(Data section)
● ● ●

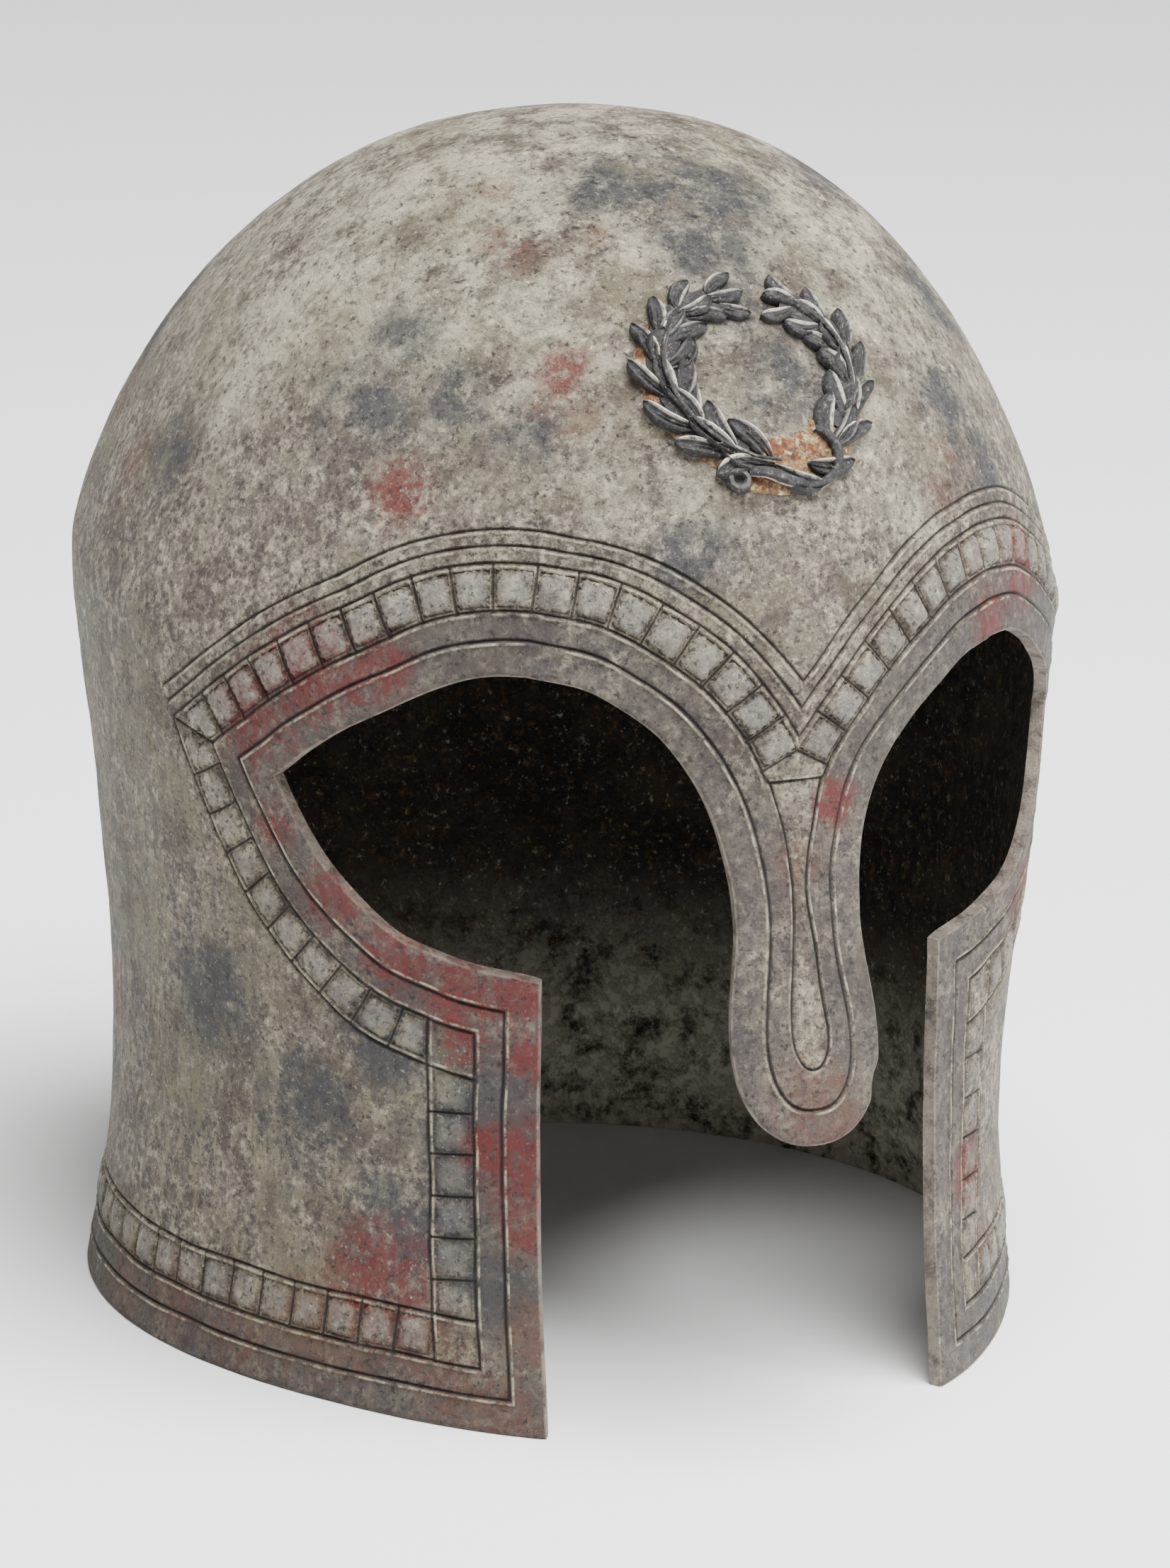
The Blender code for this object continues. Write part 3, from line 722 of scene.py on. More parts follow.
PATCHES = {
    Stain.RED: (
        Patch(-67, -59, 188, 8), Patch(-84, -54, 152, 13), Patch(-90, -44, 139, 12),
        Patch(-74, -68, 155, 8), Patch(-78, -63, 151, 6), Patch(-87, -47, 118, 6),
        Patch(-78, -60, 106, 9), Patch(-69, -70, 96, 9), Patch(-58, -77, 89, 10),
        Patch(-47, -86, 55, 11), Patch(-46, -89, 44, 9), Patch(-70, -68, 28, 13),
        Patch(-53, -82, 57, 7), Patch(-57, -78, 79, 6), Patch(-36, -67, 213, 6),
        Patch(64, -74, 167, 11), Patch(51, -87, 160, 8), Patch(9, -105, 131, 6), Patch(-50, -84, 90, 8),
        Patch(-46, -87, 78, 8), Patch(70, -60, 95, 10), Patch(80, 40, 120, 12), Patch(-60, 95, 60, 12),
        Patch(30, 112, 110, 10), Patch(-97, 25, 60, 10), Patch(56, -78, 40, 9),
    ),
    Stain.RUST: (
        Patch(-33, -24, 240, 5), Patch(-35, -44, 231, 6), Patch(-38, -36, 232, 5),
        Patch(-37, -75, 204, 6), Patch(-41, -69, 208, 5), Patch(0, -120, 74, 11), Patch(6, -121, 69, 8),
        Patch(-79, -57, 14, 13), Patch(-73, -66, 14, 10), Patch(-63, -78, 15, 10),
        Patch(-53, -91, 3, 12), Patch(-59, -84, 7, 10), Patch(-45, -93, 20, 9), Patch(-79, 53, 180, 8),
        Patch(-91, 20, 176, 8), Patch(39, -86, 187, 6), Patch(45, -88, 173, 6), Patch(42, -80, 194, 5),
        Patch(-21, -47, 235, 5), Patch(65, -74, 23, 7), Patch(-94, -23, 10, 10), Patch(-97, -4, 7, 9),
        Patch(-88, -42, 8, 10), Patch(60, -60, 3, 12), Patch(0, -108, 120, 6), Patch(40, 100, 4, 14),
        Patch(-60, 80, 6, 14), Patch(96, 10, 5, 12),
    ),
    Stain.SLATE_AND_SHADE: (
        Patch(4, -41, 240, 20), Patch(0, -58, 233, 13), Patch(-12, -36, 241, 13),
        Patch(47, -70, 202, 12), Patch(54, -72, 190, 10), Patch(-68, -43, 202, 13),
        Patch(-55, -57, 206, 9), Patch(48, -10, 235, 12), Patch(41, -20, 237, 10),
        Patch(-90, 4, 182, 10), Patch(-90, -27, 77, 15), Patch(-80, -51, 60, 14),
        # Painted shade: the patches from (-50, -85, 70) to (-50, -84, 30), low on the left cheek, darken it.
        Patch(-21, -97, 182, 9), Patch(0, -70, 227, 9), Patch(-50, -85, 70, 9), Patch(-56, -80, 62, 18),
        Patch(-63, -73, 40, 15), Patch(-68, -68, 76, 12), Patch(-50, -84, 30, 11),
        Patch(6, -84, 214, 12), Patch(12, -80, 220, 9), Patch(-45, -70, 200, 9),
        Patch(-60, -40, 215, 9), Patch(60, -40, 215, 12), Patch(85, 30, 190, 18),
        Patch(-70, 60, 200, 16), Patch(20, 100, 190, 20), Patch(-88, 40, 90, 16),
    ),
    Stain.CREAM: (
        Patch(-45, -8, 237, 13), Patch(-38, -8, 239, 11), Patch(-31, -25, 240, 10),
        Patch(32, -46, 231, 11), Patch(27, -70, 217, 10), Patch(21, -82, 207, 10),
        Patch(-62, -14, 222, 14), Patch(-72, -11, 211, 14), Patch(-82, -8, 198, 11),
        Patch(-17, -94, 190, 7), Patch(-35, -86, 192, 7), Patch(-44, -50, 221, 12),
        Patch(-34, -62, 219, 9), Patch(-57, -40, 216, 14), Patch(30, -88, 185, 9),
    ),
    Stain.OLIVE: (
        Patch(-94, 2, 83, 17), Patch(-92, -15, 58, 17), Patch(-88, -38, 88, 13), Patch(-67, -69, 58, 7),
        Patch(-44, -22, 235, 15), Patch(-68, -26, 211, 15), Patch(-19, -63, 226, 10),
        Patch(18, -67, 223, 10), Patch(-52, -70, 196, 11), Patch(-95, -19, 113, 11),
        Patch(-98, -2, 123, 11), Patch(25, -78, 205, 12), Patch(-10, -80, 210, 10),
        Patch(90, 30, 60, 20), Patch(-30, 105, 150, 22),
    ),
}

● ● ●

(Do this) Restate the listing above word for word.

(Exercise result)
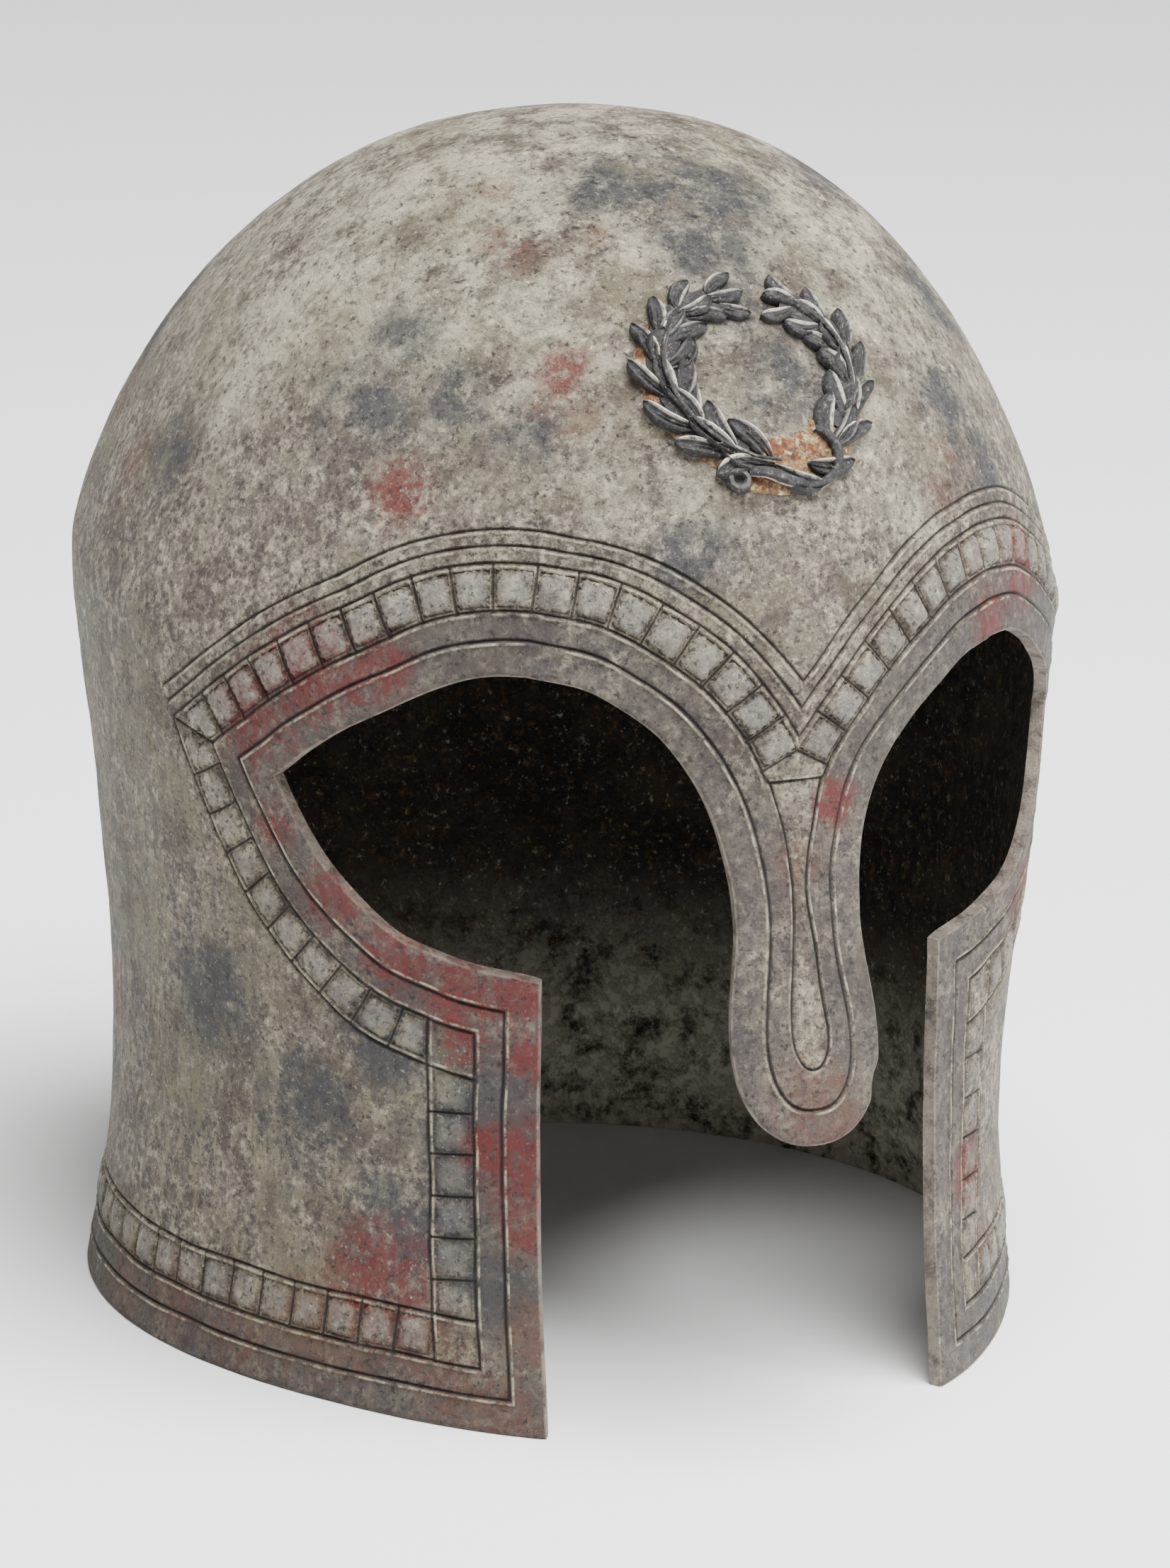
The Blender code for this object continues. Write part 3, from line 722 of scene.py on. More parts follow.
PATCHES = {
    Stain.RED: (
        Patch(-67, -59, 188, 8), Patch(-84, -54, 152, 13), Patch(-90, -44, 139, 12),
        Patch(-74, -68, 155, 8), Patch(-78, -63, 151, 6), Patch(-87, -47, 118, 6),
        Patch(-78, -60, 106, 9), Patch(-69, -70, 96, 9), Patch(-58, -77, 89, 10),
        Patch(-47, -86, 55, 11), Patch(-46, -89, 44, 9), Patch(-70, -68, 28, 13),
        Patch(-53, -82, 57, 7), Patch(-57, -78, 79, 6), Patch(-36, -67, 213, 6),
        Patch(64, -74, 167, 11), Patch(51, -87, 160, 8), Patch(9, -105, 131, 6), Patch(-50, -84, 90, 8),
        Patch(-46, -87, 78, 8), Patch(70, -60, 95, 10), Patch(80, 40, 120, 12), Patch(-60, 95, 60, 12),
        Patch(30, 112, 110, 10), Patch(-97, 25, 60, 10), Patch(56, -78, 40, 9),
    ),
    Stain.RUST: (
        Patch(-33, -24, 240, 5), Patch(-35, -44, 231, 6), Patch(-38, -36, 232, 5),
        Patch(-37, -75, 204, 6), Patch(-41, -69, 208, 5), Patch(0, -120, 74, 11), Patch(6, -121, 69, 8),
        Patch(-79, -57, 14, 13), Patch(-73, -66, 14, 10), Patch(-63, -78, 15, 10),
        Patch(-53, -91, 3, 12), Patch(-59, -84, 7, 10), Patch(-45, -93, 20, 9), Patch(-79, 53, 180, 8),
        Patch(-91, 20, 176, 8), Patch(39, -86, 187, 6), Patch(45, -88, 173, 6), Patch(42, -80, 194, 5),
        Patch(-21, -47, 235, 5), Patch(65, -74, 23, 7), Patch(-94, -23, 10, 10), Patch(-97, -4, 7, 9),
        Patch(-88, -42, 8, 10), Patch(60, -60, 3, 12), Patch(0, -108, 120, 6), Patch(40, 100, 4, 14),
        Patch(-60, 80, 6, 14), Patch(96, 10, 5, 12),
    ),
    Stain.SLATE_AND_SHADE: (
        Patch(4, -41, 240, 20), Patch(0, -58, 233, 13), Patch(-12, -36, 241, 13),
        Patch(47, -70, 202, 12), Patch(54, -72, 190, 10), Patch(-68, -43, 202, 13),
        Patch(-55, -57, 206, 9), Patch(48, -10, 235, 12), Patch(41, -20, 237, 10),
        Patch(-90, 4, 182, 10), Patch(-90, -27, 77, 15), Patch(-80, -51, 60, 14),
        # Painted shade: the patches from (-50, -85, 70) to (-50, -84, 30), low on the left cheek, darken it.
        Patch(-21, -97, 182, 9), Patch(0, -70, 227, 9), Patch(-50, -85, 70, 9), Patch(-56, -80, 62, 18),
        Patch(-63, -73, 40, 15), Patch(-68, -68, 76, 12), Patch(-50, -84, 30, 11),
        Patch(6, -84, 214, 12), Patch(12, -80, 220, 9), Patch(-45, -70, 200, 9),
        Patch(-60, -40, 215, 9), Patch(60, -40, 215, 12), Patch(85, 30, 190, 18),
        Patch(-70, 60, 200, 16), Patch(20, 100, 190, 20), Patch(-88, 40, 90, 16),
    ),
    Stain.CREAM: (
        Patch(-45, -8, 237, 13), Patch(-38, -8, 239, 11), Patch(-31, -25, 240, 10),
        Patch(32, -46, 231, 11), Patch(27, -70, 217, 10), Patch(21, -82, 207, 10),
        Patch(-62, -14, 222, 14), Patch(-72, -11, 211, 14), Patch(-82, -8, 198, 11),
        Patch(-17, -94, 190, 7), Patch(-35, -86, 192, 7), Patch(-44, -50, 221, 12),
        Patch(-34, -62, 219, 9), Patch(-57, -40, 216, 14), Patch(30, -88, 185, 9),
    ),
    Stain.OLIVE: (
        Patch(-94, 2, 83, 17), Patch(-92, -15, 58, 17), Patch(-88, -38, 88, 13), Patch(-67, -69, 58, 7),
        Patch(-44, -22, 235, 15), Patch(-68, -26, 211, 15), Patch(-19, -63, 226, 10),
        Patch(18, -67, 223, 10), Patch(-52, -70, 196, 11), Patch(-95, -19, 113, 11),
        Patch(-98, -2, 123, 11), Patch(25, -78, 205, 12), Patch(-10, -80, 210, 10),
        Patch(90, 30, 60, 20), Patch(-30, 105, 150, 22),
    ),
}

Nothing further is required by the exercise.